- Exercise instructions -
Stop after the line containing "and leans back.": print each line exactly from the first line of the listing up to that point.
◆ ◆ ◆ ◆
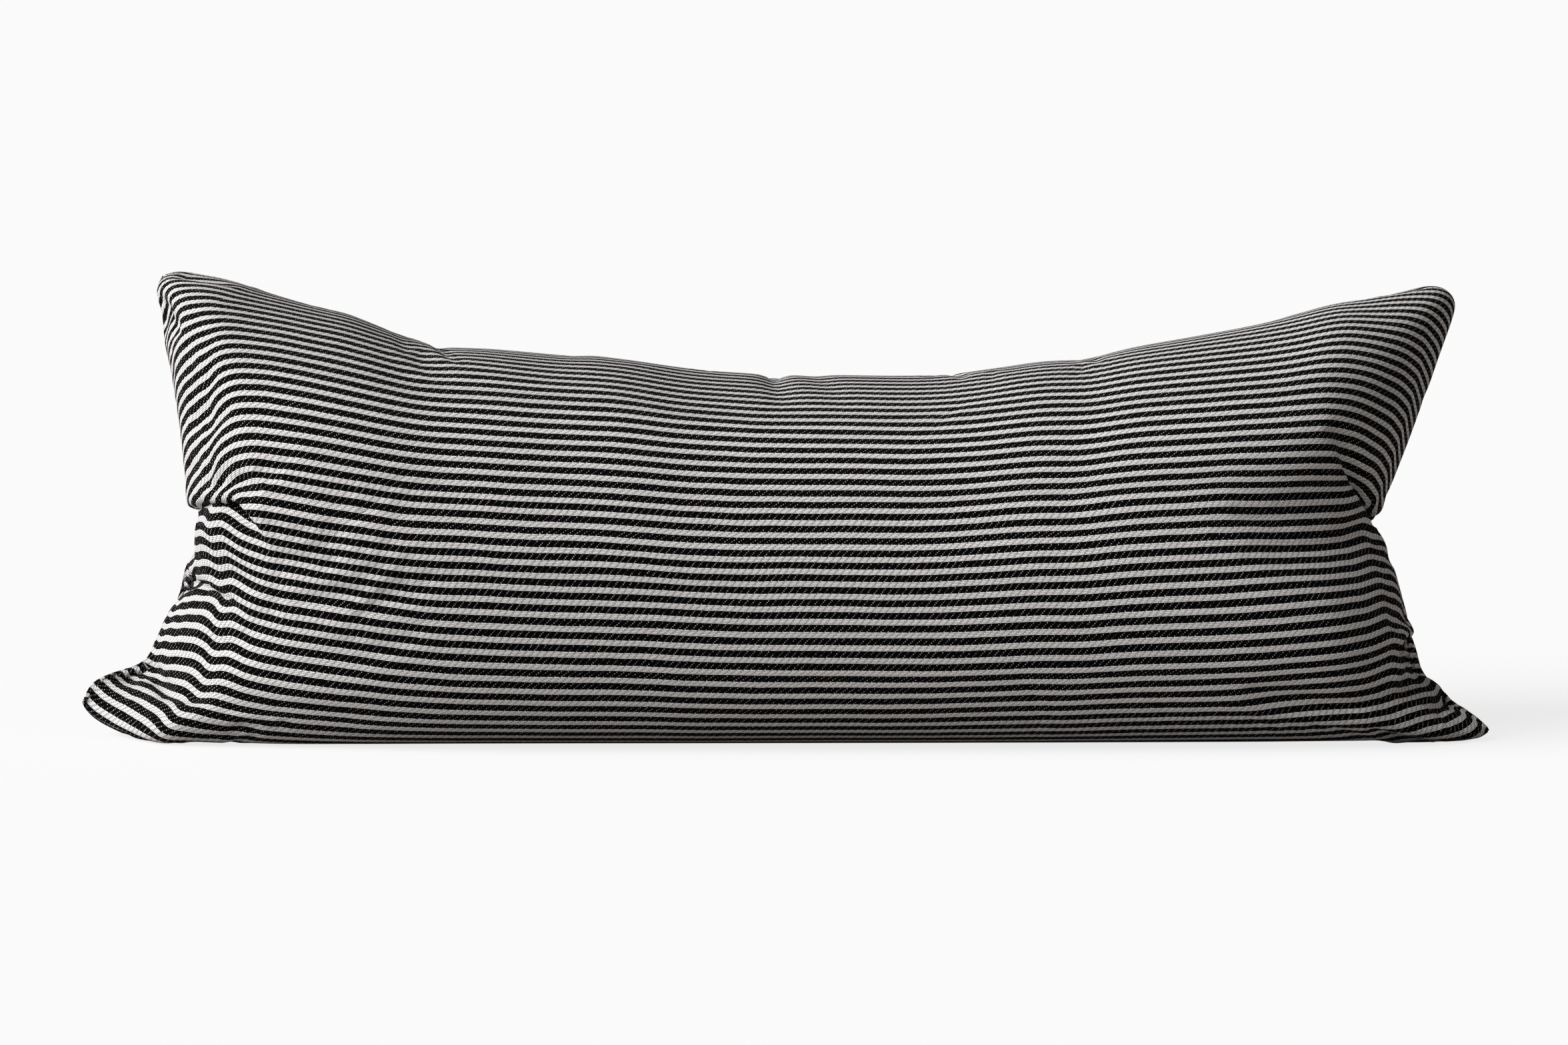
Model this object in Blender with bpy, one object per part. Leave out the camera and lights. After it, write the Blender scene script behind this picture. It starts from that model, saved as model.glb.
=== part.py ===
"""A long lumbar throw pillow that stands on its bottom seam and leans back.

Frame: metres, +Z up, +X along the pillow, -Y the striped front that faces the viewer.
The origin is the centre of the whole pillow's box, at the floor.

From the outside in: a woven cover of two panels, sewn along three edges and closed by a
zip along the bottom edge, then an insert of two plain panels, then the fibre fill.
Every layer is the same leaning form, and an inner layer is inset from the one around it.
"""
import math

import bmesh
import bpy
import numpy as np
from mathutils import Matrix

# ---------------------------------------------------------------- the leaning form
# Depths run back from the foremost point of the belly, heights run up from the floor.
HALF_LENGTH = 0.458            # middle to an ear tip, along the bottom seam
TOP_HALF_LENGTH = (0.407, 0.432)   # middle to the top corner, left and right
WAIST = (0.048, 0.054)         # how far the side seams pull in between the corners
WAIST_POWER = 0.6              # below 1, the waist pulls in soon above each corner

BOTTOM_SEAM = (0.068, 0.0)     # depth and height of the bottom seam, at the middle
EAR_START = 0.87               # share of the half length where an ear begins
EAR_SETBACK = (0.042, 0.017)   # how far an ear tip stands behind the bottom seam
EAR_LIFT = (0.022, 0.012)      # how far an ear tip stands above it

TOP_SEAM = (0.203, 0.217)      # depth and height of the top seam, at the middle
TOP_CORNER_SETBACK = 0.042     # how much further back the top corners stand
TOP_CORNER_RISE = (0.067, 0.058)   # how much higher they stand, left and right
SETBACK_POWER = 4.0            # how late the top seam bends back towards its corners
RISE_POWER = 1.8               # how late it rises to them

FRONT_LOW_PULL = (-0.112, -0.020)    # handles of the front's section curve
FRONT_HIGH_PULL = (-0.232, 0.012)
BACK_LOW_PULL = (0.186, -0.092)      # handles of the back's section curve
BACK_HIGH_PULL = (0.118, 0.010)
END_POWER = 7                  # how late the pillow thins towards its two ends
END_ROUNDNESS = 0.6

COLUMNS = 20                   # faces along the pillow
ROWS = 10                      # faces from seam to seam
END_CROWDING = 0.5             # share of the columns and rows drawn towards the edges

# ---------------------------------------------------------------- layers
CLEARANCE = 0.0004             # between two layers of cloth that touch
SEAM_SPLIT = 0.0005            # half the gap between two panels along their seam
COVER_THICKNESS = 0.0012
COVER_ALLOWANCE = 0.008        # seam allowance turned in from the edge
INSERT_SEAM_INSET = 0.015
INSERT_END_INSET = 0.058       # the insert doesn't reach into the cover's corners
INSERT_FACE_INSET = 0.0032
INSERT_THICKNESS = 0.0006
INSERT_ALLOWANCE = 0.006
FILL_SEAM_INSET = 0.026
FILL_END_INSET = 0.090
FILL_FACE_INSET = 0.0052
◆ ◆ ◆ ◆
- Result -
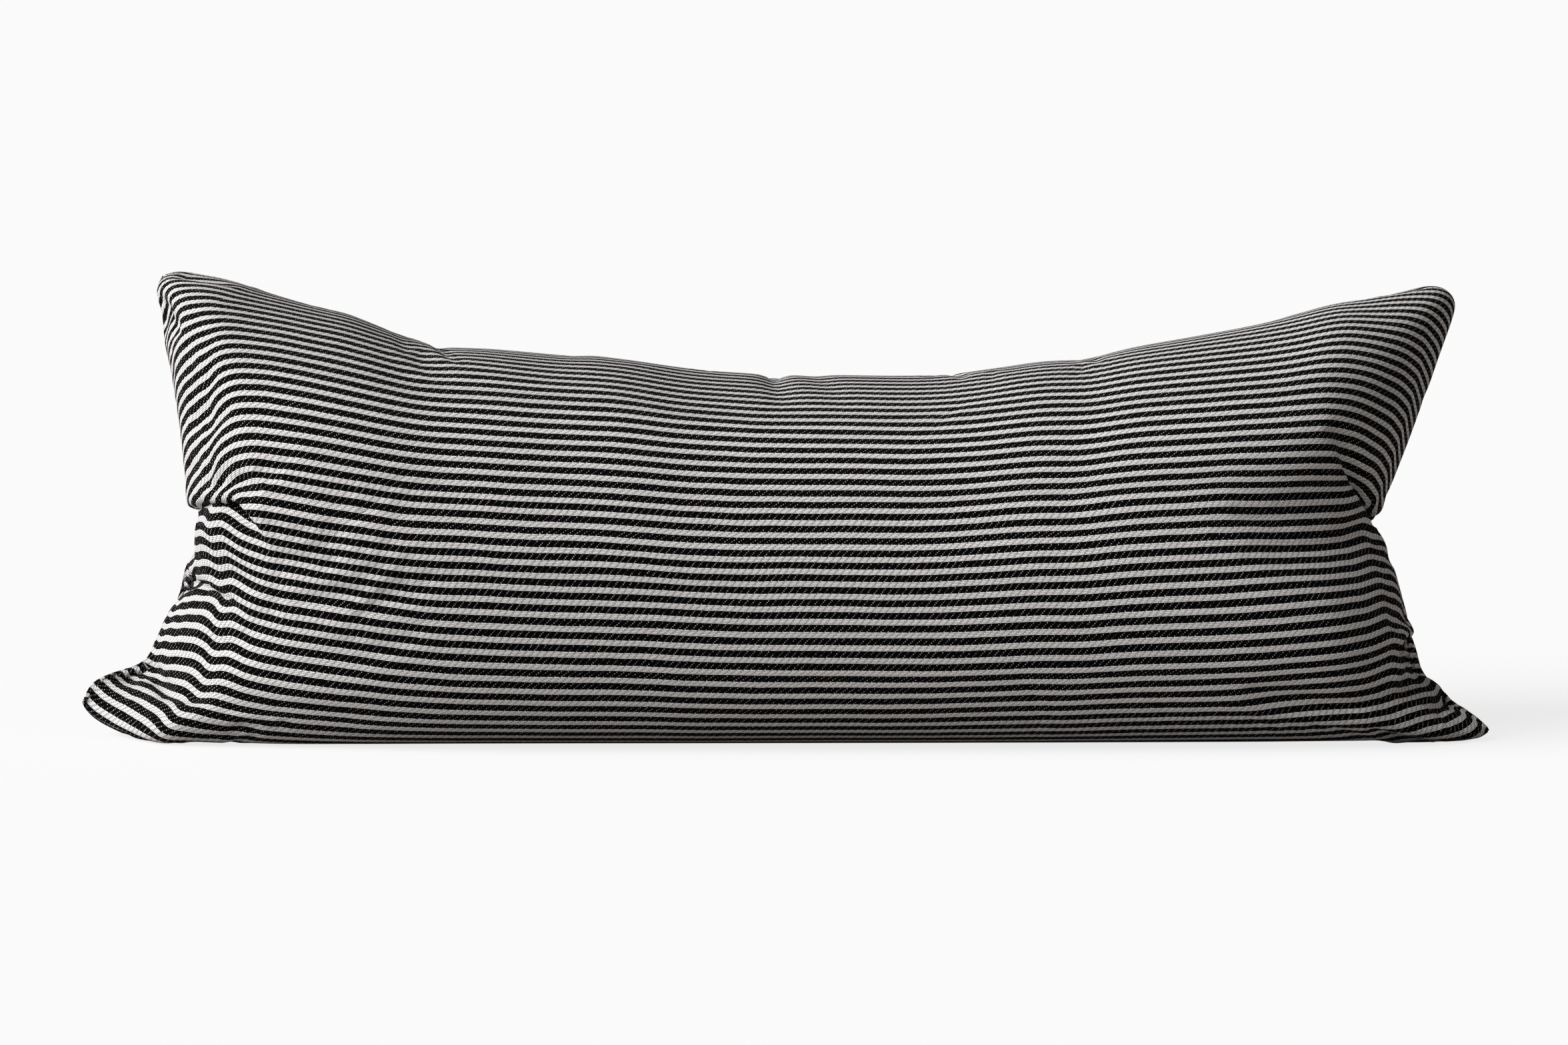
Model this object in Blender with bpy, one object per part. Leave out the camera and lights. After it, write the Blender scene script behind this picture. It starts from that model, saved as model.glb.
=== part.py ===
"""A long lumbar throw pillow that stands on its bottom seam and leans back.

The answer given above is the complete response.